TNT/RE/RK all use fabricated HD track bar brackets, and RE has an available brace that bolts on to its bracket and crosses to opposite frame rail. All above are adjustable, all use a horizontal bolt/joint at frame rail to avoid binding at full passenger side droop/driver side stuff. These are the FACTS. Sorry, not bashing, I just like the facts!! :D

 

I don't take it as flaming at all.

 

Here are my thoughts on your comments:

 

1) The RK TB itself looks fine, but the Heim on the frame end is a no go for me. Especially for a, on the street rig. Just too harsh and noisy. Their bracket is known to flex. Once member on my club has it and wasn't satisfied until we built a brace to attach it to the pass side frame rail. Then it was pretty good.

 

2) No real argument here, but stronger than stock...not so sure, It lacks some of the factory bends that provide mush twisting resistance.

 

3) RE bar itself fairly strong, but NOT as strong as the Kevins OR TNT bars. YES I have seen two bent one on the trail and one from another guy on the web. RE joints are better than a Heim but only because they are re buildable.

 

4) I'll argue about it weakness.
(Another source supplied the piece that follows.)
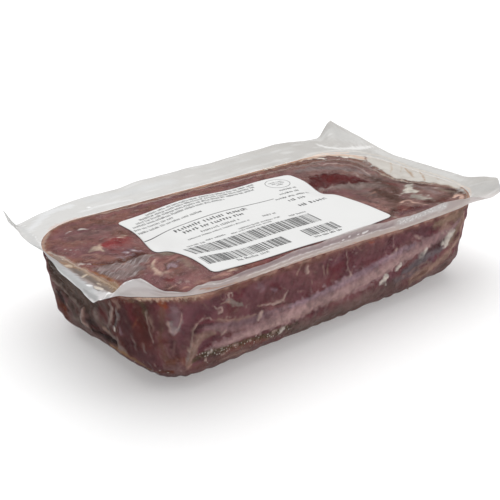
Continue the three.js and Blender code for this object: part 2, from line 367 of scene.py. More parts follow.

I agree its dropped so it will have more stress on it than the factory designed it to have. BUT weakest of all, I do not think so. Same as the RK bracket. ALL will benefit from an additional brace running to the other frame rail as the Nth Degree TB set up has. The Kevins bas uses POLY bushings with an option for much stiffer bushings avalible to help combat really tough death wobbles troubles. I like the rubber bushings. They isolate vibes the best and provide adaquite stiffness at the same time. A Rubber bushing will outlast either the Poly, Heim or the RE/jonny joint by a long shot!

 

 

 

The Nth degree is yet another one no one has mentioned.It also LOOKS, pretty good, but all I know about it is what I have read. It utilizes a factory WJ bar and ties both frame horns together.